#### [Work to complete]
Beginning with the line that contains "faults = [o.Name" and ending with the line that contains "imported = [obj", reproduce each line exactly; include both and add nothing.

#### [Provided data]
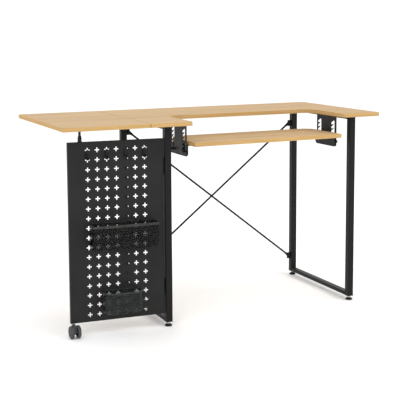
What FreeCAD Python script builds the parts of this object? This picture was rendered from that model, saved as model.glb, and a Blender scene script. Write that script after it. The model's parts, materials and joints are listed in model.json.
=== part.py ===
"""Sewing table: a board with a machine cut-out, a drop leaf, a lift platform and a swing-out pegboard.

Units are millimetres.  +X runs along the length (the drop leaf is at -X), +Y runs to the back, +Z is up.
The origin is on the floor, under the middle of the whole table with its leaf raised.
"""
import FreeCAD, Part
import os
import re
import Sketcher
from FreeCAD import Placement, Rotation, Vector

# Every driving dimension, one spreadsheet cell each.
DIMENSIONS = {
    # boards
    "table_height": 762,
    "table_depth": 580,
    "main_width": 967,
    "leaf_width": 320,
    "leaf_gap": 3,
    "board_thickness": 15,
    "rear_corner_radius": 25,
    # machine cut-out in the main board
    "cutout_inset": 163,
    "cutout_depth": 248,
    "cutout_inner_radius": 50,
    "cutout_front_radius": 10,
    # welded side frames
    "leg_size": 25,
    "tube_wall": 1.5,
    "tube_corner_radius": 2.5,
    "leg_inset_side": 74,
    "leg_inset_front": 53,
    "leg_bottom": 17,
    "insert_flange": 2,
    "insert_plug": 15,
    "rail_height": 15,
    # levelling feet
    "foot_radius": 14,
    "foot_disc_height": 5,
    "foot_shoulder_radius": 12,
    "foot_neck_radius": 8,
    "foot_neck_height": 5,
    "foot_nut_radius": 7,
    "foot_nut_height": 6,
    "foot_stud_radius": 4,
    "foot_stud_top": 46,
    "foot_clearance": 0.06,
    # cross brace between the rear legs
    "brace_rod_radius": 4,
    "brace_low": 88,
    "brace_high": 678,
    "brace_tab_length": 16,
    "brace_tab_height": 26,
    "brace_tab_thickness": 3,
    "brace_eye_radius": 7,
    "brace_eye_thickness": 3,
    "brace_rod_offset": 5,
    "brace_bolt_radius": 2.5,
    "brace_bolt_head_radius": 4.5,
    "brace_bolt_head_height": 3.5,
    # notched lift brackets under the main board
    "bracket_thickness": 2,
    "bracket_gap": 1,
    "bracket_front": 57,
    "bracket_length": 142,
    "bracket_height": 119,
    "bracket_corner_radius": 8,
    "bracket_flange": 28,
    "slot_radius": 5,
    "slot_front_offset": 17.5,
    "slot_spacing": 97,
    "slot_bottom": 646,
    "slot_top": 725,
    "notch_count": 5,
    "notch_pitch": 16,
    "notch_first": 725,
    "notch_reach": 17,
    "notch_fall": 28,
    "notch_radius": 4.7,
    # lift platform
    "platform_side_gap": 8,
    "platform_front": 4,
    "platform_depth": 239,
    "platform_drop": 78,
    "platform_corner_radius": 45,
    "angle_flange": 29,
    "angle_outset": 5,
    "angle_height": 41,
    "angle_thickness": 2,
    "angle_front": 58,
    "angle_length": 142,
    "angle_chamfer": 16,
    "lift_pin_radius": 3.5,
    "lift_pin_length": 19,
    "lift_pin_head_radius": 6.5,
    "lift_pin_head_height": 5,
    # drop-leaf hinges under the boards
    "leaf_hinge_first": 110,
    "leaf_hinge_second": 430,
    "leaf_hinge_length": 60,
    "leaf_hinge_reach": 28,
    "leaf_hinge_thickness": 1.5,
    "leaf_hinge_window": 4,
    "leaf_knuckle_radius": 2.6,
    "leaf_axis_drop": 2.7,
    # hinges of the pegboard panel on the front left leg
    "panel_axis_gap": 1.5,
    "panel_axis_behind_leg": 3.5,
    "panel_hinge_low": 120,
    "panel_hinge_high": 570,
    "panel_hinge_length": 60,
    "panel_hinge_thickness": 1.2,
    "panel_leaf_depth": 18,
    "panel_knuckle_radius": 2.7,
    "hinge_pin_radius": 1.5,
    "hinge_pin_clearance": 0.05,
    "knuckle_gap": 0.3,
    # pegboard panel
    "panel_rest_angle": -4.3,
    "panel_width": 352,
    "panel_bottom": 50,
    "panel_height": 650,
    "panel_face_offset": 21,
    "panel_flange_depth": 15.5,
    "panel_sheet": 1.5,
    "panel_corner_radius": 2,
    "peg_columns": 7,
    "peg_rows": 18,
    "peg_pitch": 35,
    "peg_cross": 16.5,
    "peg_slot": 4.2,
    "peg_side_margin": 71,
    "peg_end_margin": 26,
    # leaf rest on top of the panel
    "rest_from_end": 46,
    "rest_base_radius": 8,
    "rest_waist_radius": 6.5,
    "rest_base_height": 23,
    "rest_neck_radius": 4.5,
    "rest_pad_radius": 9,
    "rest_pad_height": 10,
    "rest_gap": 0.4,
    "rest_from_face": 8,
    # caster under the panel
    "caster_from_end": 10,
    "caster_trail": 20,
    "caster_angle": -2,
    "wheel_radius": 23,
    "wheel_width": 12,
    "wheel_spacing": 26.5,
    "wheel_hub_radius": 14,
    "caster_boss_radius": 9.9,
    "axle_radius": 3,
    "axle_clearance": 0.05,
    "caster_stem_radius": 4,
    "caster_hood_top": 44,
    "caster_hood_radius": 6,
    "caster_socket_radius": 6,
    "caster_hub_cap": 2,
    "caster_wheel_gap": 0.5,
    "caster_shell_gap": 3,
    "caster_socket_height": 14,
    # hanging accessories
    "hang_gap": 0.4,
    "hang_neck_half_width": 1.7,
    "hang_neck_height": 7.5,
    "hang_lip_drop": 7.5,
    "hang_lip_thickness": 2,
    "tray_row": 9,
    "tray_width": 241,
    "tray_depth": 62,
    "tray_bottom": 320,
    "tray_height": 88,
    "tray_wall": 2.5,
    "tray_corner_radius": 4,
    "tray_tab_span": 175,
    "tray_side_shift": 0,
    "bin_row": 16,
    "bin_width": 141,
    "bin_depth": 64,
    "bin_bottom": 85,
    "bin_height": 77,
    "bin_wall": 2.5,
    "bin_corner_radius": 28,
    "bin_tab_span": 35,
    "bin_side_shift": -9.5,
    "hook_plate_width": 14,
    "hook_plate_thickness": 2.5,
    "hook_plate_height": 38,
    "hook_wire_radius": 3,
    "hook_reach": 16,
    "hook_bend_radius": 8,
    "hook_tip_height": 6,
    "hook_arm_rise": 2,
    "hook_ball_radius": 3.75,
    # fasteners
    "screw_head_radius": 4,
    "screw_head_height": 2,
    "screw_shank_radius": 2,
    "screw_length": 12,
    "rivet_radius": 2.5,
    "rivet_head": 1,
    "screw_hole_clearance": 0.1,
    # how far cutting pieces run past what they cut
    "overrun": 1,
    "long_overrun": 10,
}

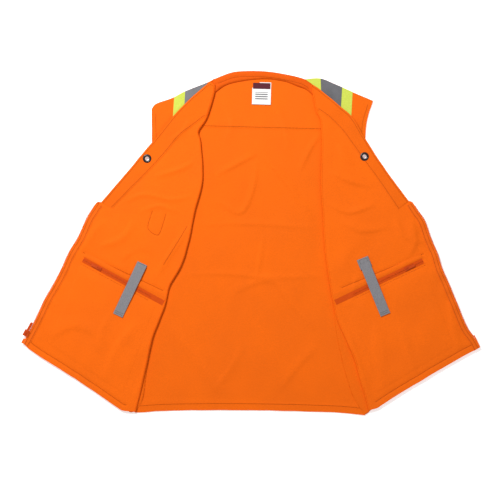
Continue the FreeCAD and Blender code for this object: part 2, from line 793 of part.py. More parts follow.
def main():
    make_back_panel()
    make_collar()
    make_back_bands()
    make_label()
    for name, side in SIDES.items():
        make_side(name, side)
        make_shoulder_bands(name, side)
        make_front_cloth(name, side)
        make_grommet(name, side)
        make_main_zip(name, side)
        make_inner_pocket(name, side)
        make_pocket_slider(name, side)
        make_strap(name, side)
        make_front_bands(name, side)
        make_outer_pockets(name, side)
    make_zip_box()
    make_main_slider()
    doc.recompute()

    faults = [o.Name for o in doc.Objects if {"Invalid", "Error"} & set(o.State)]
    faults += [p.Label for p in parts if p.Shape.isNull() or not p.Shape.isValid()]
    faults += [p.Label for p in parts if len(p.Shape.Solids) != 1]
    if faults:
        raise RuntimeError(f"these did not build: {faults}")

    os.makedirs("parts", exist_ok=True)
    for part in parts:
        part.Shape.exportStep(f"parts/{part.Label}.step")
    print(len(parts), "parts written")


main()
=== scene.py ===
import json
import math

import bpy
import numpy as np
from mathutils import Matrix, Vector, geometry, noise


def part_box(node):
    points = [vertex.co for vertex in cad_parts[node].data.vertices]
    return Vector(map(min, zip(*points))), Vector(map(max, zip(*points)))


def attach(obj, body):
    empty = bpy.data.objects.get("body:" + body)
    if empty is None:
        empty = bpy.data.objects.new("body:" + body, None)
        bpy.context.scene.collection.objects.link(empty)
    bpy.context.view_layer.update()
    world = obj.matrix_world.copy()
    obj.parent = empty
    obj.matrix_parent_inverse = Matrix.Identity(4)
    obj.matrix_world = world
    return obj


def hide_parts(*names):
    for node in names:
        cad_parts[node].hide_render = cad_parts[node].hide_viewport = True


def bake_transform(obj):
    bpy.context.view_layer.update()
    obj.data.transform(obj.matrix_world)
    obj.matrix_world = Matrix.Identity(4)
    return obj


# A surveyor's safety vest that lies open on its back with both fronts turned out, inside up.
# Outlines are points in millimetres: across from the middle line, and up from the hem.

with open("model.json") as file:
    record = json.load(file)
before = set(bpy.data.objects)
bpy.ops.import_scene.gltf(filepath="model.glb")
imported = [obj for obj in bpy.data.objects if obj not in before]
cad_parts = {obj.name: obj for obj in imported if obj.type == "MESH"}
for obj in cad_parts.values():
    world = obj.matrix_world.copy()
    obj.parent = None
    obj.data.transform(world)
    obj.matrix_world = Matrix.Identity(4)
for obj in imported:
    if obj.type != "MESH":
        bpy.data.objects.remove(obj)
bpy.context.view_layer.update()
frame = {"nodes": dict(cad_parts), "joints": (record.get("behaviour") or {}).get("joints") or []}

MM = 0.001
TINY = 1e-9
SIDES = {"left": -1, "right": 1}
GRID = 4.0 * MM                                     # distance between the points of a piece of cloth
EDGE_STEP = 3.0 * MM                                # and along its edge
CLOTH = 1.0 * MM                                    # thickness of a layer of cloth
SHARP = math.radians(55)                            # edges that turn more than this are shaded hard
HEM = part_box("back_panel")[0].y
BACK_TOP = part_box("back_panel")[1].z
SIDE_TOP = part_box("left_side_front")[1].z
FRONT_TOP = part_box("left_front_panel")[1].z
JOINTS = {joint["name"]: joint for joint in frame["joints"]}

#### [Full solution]
    faults = [o.Name for o in doc.Objects if {"Invalid", "Error"} & set(o.State)]
    faults += [p.Label for p in parts if p.Shape.isNull() or not p.Shape.isValid()]
    faults += [p.Label for p in parts if len(p.Shape.Solids) != 1]
    if faults:
        raise RuntimeError(f"these did not build: {faults}")

    os.makedirs("parts", exist_ok=True)
    for part in parts:
        part.Shape.exportStep(f"parts/{part.Label}.step")
    print(len(parts), "parts written")


main()
=== scene.py ===
import json
import math

import bpy
import numpy as np
from mathutils import Matrix, Vector, geometry, noise


def part_box(node):
    points = [vertex.co for vertex in cad_parts[node].data.vertices]
    return Vector(map(min, zip(*points))), Vector(map(max, zip(*points)))


def attach(obj, body):
    empty = bpy.data.objects.get("body:" + body)
    if empty is None:
        empty = bpy.data.objects.new("body:" + body, None)
        bpy.context.scene.collection.objects.link(empty)
    bpy.context.view_layer.update()
    world = obj.matrix_world.copy()
    obj.parent = empty
    obj.matrix_parent_inverse = Matrix.Identity(4)
    obj.matrix_world = world
    return obj


def hide_parts(*names):
    for node in names:
        cad_parts[node].hide_render = cad_parts[node].hide_viewport = True


def bake_transform(obj):
    bpy.context.view_layer.update()
    obj.data.transform(obj.matrix_world)
    obj.matrix_world = Matrix.Identity(4)
    return obj


# A surveyor's safety vest that lies open on its back with both fronts turned out, inside up.
# Outlines are points in millimetres: across from the middle line, and up from the hem.

with open("model.json") as file:
    record = json.load(file)
before = set(bpy.data.objects)
bpy.ops.import_scene.gltf(filepath="model.glb")
imported = [obj for obj in bpy.data.objects if obj not in before]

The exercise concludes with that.